Introduction to cryptography

Cryptography is designed to help protect the confidentiality, integrity and authenticity of data. By using an encryption algorithm, it is possible to transform data in a way that makes it impossible to read by anyone lacking knowledge of the secret key. Both hash functions and digital signatures can provide integrity protection, and a digital signature verifies the authenticity of a message as well.

However, these benefits of cryptographic algorithms only apply if the algorithms are used correctly. Cryptographic algorithms are very delicate, and a single mistake in design or implementation can render their protections meaningless.

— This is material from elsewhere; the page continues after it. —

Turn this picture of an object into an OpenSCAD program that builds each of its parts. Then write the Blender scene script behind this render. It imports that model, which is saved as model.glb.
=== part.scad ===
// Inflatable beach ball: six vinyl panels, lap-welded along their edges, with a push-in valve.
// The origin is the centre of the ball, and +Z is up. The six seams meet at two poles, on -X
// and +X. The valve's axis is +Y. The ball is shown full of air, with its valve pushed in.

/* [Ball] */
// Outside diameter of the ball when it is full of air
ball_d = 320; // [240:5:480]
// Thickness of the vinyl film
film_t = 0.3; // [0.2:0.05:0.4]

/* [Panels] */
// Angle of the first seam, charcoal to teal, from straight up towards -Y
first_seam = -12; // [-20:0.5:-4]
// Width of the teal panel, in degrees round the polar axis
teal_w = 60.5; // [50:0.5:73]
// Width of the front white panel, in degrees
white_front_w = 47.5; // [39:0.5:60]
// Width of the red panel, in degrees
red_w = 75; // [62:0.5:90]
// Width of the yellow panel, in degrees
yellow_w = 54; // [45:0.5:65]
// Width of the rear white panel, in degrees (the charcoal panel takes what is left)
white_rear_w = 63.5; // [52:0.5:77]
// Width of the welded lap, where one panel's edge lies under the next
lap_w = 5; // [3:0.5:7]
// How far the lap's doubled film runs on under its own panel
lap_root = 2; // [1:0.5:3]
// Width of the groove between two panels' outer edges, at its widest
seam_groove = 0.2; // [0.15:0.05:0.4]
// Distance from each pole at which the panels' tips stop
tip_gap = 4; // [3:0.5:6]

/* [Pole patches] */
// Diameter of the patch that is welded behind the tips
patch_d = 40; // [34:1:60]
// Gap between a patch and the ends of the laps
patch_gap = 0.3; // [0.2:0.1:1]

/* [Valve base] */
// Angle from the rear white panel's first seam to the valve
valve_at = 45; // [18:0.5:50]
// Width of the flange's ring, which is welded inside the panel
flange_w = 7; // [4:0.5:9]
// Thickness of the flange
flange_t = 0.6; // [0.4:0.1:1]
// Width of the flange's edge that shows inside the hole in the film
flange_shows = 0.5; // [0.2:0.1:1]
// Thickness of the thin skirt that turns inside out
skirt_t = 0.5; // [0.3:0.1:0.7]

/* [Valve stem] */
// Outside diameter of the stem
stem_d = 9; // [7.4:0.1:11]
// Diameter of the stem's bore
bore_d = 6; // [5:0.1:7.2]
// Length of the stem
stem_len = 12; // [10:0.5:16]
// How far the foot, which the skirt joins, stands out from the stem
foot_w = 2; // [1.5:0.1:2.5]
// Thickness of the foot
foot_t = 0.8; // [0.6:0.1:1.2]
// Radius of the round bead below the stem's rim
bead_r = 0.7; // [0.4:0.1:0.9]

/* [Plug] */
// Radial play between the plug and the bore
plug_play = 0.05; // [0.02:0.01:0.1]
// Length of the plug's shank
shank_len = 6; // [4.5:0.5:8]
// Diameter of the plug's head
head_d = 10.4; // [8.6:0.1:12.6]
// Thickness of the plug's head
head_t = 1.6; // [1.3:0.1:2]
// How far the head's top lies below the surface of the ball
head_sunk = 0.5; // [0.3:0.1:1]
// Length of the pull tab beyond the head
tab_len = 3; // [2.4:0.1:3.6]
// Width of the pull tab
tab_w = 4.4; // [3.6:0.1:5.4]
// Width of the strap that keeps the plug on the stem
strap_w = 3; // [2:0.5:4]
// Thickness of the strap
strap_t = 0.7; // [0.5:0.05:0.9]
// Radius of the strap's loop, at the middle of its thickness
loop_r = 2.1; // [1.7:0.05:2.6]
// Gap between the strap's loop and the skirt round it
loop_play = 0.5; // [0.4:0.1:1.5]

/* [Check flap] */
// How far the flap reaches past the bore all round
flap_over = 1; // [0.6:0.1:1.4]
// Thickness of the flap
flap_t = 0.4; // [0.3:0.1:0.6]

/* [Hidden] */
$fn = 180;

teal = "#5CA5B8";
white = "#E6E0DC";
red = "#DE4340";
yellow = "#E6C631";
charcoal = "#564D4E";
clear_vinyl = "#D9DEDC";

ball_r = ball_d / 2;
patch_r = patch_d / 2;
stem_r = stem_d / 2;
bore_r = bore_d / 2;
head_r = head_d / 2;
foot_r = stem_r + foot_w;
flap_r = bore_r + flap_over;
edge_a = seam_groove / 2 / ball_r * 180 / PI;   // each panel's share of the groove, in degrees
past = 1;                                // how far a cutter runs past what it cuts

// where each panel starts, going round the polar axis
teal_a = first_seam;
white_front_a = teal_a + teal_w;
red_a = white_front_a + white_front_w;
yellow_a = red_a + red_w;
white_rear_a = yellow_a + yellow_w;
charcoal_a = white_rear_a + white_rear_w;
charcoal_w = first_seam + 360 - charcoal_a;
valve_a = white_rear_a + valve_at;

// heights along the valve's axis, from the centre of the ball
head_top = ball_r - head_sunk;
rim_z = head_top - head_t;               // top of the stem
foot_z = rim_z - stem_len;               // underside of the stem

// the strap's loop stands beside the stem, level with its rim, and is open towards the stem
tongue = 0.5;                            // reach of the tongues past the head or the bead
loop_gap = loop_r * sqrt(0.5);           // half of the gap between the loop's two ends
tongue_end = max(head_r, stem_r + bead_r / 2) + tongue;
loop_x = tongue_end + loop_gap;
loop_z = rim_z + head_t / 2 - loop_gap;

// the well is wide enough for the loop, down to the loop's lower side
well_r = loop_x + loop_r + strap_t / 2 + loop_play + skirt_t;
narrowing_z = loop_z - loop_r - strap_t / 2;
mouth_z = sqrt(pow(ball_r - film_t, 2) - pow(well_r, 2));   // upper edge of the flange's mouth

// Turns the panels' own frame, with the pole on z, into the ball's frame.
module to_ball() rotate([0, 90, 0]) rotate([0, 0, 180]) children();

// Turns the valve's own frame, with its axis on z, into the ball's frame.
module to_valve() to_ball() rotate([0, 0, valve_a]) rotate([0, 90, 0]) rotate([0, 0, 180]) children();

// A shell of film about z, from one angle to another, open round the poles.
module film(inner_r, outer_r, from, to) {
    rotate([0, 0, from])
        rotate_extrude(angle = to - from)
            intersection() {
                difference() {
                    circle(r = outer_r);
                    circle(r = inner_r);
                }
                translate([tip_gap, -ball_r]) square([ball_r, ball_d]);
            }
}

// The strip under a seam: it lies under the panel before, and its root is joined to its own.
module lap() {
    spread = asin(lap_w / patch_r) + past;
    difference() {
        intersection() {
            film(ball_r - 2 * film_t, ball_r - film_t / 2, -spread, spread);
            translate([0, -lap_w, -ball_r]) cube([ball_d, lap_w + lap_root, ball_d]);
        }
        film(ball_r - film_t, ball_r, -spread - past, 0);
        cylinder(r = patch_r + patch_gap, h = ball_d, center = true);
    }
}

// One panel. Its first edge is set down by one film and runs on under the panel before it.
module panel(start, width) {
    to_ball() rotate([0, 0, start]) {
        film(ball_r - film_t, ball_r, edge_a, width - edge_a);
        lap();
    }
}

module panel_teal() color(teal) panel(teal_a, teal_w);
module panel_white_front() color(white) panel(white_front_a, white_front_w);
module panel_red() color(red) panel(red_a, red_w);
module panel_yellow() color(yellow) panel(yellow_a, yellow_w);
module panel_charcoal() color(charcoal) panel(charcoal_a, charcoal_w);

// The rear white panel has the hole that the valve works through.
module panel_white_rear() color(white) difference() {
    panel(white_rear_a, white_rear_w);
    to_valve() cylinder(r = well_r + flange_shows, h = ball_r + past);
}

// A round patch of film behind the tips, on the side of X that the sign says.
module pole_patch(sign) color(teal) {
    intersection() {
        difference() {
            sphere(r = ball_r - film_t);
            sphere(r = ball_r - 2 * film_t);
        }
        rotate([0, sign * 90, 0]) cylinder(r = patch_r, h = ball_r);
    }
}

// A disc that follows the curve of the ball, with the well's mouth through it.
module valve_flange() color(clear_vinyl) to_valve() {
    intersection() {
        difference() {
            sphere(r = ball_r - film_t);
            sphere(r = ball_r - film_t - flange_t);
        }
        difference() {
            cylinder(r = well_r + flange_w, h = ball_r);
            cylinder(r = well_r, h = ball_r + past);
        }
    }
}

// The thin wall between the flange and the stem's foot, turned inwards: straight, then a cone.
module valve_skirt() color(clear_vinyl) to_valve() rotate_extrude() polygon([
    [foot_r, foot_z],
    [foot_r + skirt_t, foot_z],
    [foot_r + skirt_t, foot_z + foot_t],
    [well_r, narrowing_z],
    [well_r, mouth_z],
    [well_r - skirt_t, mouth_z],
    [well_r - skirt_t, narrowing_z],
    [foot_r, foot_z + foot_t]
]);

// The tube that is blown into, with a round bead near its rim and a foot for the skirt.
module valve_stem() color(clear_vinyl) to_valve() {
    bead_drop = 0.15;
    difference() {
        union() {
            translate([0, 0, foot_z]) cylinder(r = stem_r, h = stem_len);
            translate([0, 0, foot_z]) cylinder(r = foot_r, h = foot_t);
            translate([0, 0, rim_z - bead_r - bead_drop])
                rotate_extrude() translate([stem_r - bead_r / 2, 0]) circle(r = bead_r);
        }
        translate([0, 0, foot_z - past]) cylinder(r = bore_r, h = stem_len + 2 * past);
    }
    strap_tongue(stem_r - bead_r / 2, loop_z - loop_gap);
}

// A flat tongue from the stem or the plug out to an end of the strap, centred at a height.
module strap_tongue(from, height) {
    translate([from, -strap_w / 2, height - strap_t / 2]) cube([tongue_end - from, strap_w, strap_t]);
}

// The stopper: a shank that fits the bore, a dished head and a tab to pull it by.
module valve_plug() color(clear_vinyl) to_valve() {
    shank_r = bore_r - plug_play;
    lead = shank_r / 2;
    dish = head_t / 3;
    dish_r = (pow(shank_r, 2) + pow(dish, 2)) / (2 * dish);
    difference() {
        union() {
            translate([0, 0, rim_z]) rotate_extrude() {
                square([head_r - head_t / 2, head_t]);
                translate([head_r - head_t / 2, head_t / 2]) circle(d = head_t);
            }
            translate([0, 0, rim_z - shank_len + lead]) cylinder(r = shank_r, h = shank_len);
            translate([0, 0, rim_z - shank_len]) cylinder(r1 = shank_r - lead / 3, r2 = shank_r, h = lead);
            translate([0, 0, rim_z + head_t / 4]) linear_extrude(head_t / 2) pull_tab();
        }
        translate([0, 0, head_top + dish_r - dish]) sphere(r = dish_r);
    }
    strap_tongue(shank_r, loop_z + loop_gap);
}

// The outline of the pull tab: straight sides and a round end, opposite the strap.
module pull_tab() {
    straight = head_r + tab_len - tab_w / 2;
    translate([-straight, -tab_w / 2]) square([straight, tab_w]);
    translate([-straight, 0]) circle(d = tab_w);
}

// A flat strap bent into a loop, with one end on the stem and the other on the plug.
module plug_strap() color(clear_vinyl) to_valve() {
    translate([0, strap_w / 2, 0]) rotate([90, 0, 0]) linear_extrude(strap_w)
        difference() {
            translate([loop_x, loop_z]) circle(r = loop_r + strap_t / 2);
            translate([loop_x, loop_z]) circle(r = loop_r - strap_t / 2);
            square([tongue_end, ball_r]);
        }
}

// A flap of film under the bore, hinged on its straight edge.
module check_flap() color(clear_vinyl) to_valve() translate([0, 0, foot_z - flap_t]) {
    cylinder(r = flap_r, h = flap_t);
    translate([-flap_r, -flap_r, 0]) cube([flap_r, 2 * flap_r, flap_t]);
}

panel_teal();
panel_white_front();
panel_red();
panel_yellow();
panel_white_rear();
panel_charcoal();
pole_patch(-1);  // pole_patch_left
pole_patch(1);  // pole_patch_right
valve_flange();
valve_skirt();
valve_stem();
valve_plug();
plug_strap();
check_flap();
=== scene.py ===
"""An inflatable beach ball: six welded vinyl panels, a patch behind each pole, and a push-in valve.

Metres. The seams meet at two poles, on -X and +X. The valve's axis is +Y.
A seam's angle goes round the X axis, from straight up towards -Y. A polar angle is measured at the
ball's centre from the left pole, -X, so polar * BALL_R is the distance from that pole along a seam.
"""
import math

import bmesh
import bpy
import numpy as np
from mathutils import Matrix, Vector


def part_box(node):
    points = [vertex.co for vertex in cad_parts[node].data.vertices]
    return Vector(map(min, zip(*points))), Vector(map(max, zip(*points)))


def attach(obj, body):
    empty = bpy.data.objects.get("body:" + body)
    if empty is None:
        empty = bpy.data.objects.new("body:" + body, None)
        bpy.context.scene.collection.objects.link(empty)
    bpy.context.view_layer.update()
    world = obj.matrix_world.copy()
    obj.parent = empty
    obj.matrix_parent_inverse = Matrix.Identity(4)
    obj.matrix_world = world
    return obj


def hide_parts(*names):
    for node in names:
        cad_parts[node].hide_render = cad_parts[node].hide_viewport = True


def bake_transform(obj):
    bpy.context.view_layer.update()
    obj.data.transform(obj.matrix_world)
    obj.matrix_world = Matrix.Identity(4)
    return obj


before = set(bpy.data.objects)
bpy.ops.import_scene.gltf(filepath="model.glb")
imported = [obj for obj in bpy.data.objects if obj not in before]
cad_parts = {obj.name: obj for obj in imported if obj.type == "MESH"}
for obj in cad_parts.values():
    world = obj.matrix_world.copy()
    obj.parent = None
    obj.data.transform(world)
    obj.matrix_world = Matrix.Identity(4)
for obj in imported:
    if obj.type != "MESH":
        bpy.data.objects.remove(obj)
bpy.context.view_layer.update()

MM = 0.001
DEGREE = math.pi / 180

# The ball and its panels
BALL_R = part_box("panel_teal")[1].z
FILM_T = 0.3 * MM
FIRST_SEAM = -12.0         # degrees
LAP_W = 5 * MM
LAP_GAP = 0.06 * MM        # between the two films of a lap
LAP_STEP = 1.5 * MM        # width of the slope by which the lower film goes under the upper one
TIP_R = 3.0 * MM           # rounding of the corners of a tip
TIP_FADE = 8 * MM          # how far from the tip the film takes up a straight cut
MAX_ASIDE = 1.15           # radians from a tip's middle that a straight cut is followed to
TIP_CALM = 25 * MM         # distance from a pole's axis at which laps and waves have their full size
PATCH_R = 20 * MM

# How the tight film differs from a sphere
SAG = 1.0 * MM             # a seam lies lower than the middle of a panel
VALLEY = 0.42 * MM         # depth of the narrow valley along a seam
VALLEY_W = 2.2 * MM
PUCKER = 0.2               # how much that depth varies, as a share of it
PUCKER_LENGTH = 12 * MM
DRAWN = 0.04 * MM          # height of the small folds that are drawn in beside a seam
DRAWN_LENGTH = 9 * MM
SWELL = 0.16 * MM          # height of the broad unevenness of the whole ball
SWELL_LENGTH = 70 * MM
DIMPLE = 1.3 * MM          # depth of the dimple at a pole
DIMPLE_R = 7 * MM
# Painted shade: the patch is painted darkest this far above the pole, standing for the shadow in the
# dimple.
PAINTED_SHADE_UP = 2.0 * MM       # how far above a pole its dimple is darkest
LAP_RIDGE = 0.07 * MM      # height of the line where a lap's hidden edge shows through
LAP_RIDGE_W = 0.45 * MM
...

Common cryptography errors

Cryptography can go wrong in a number of different ways. Some of the most common mistakes are trying to use insecure or custom algorithms, using algorithms with known weaknesses and misusing cryptography entirely.

Rolling your own cryptography

It seems that using a custom and secret encryption algorithm would protect data confidentiality better than a known one. If no one knows how an algorithm works, then it should be harder for someone to break it.

The problem with this theory is that most people are not trained cryptographers, and even trained cryptographers make mistakes when developing cryptographic algorithms. For every well-known and trusted encryption algorithm in use today, there are others that seemed like a good idea at the time but carried fatal weaknesses.

Take the Advanced Encryption Standard (AES), for example. The National Institute of Standards and Technology (NIST) put on a multi-year contest to select the AES. In August 1998, fifteen candidate algorithms were chosen from those submitted. Within a year, major vulnerabilities were discovered within five of the algorithms and another four had less-serious attacks.